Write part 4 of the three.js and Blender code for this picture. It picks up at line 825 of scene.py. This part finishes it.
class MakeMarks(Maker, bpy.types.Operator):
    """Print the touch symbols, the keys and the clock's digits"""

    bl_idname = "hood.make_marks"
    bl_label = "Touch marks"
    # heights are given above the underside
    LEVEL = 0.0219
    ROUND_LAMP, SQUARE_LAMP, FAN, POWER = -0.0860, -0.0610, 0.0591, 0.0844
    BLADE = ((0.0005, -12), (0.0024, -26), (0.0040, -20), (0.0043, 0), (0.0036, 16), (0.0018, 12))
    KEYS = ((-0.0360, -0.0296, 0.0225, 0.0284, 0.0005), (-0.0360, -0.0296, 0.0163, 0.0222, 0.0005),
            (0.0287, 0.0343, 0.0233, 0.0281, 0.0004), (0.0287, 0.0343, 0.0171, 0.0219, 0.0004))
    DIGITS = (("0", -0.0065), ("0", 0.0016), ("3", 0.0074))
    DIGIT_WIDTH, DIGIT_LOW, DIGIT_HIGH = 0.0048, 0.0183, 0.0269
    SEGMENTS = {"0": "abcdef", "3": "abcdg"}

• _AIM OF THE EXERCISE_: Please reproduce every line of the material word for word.

• _TASK RESPONSE_:
Write part 4 of the three.js and Blender code for this picture. It picks up at line 825 of scene.py. This part finishes it.
class MakeMarks(Maker, bpy.types.Operator):
    """Print the touch symbols, the keys and the clock's digits"""

    bl_idname = "hood.make_marks"
    bl_label = "Touch marks"
    # heights are given above the underside
    LEVEL = 0.0219
    ROUND_LAMP, SQUARE_LAMP, FAN, POWER = -0.0860, -0.0610, 0.0591, 0.0844
    BLADE = ((0.0005, -12), (0.0024, -26), (0.0040, -20), (0.0043, 0), (0.0036, 16), (0.0018, 12))
    KEYS = ((-0.0360, -0.0296, 0.0225, 0.0284, 0.0005), (-0.0360, -0.0296, 0.0163, 0.0222, 0.0005),
            (0.0287, 0.0343, 0.0233, 0.0281, 0.0004), (0.0287, 0.0343, 0.0171, 0.0219, 0.0004))
    DIGITS = (("0", -0.0065), ("0", 0.0016), ("3", 0.0074))
    DIGIT_WIDTH, DIGIT_LOW, DIGIT_HIGH = 0.0048, 0.0183, 0.0269
    SEGMENTS = {"0": "abcdef", "3": "abcdg"}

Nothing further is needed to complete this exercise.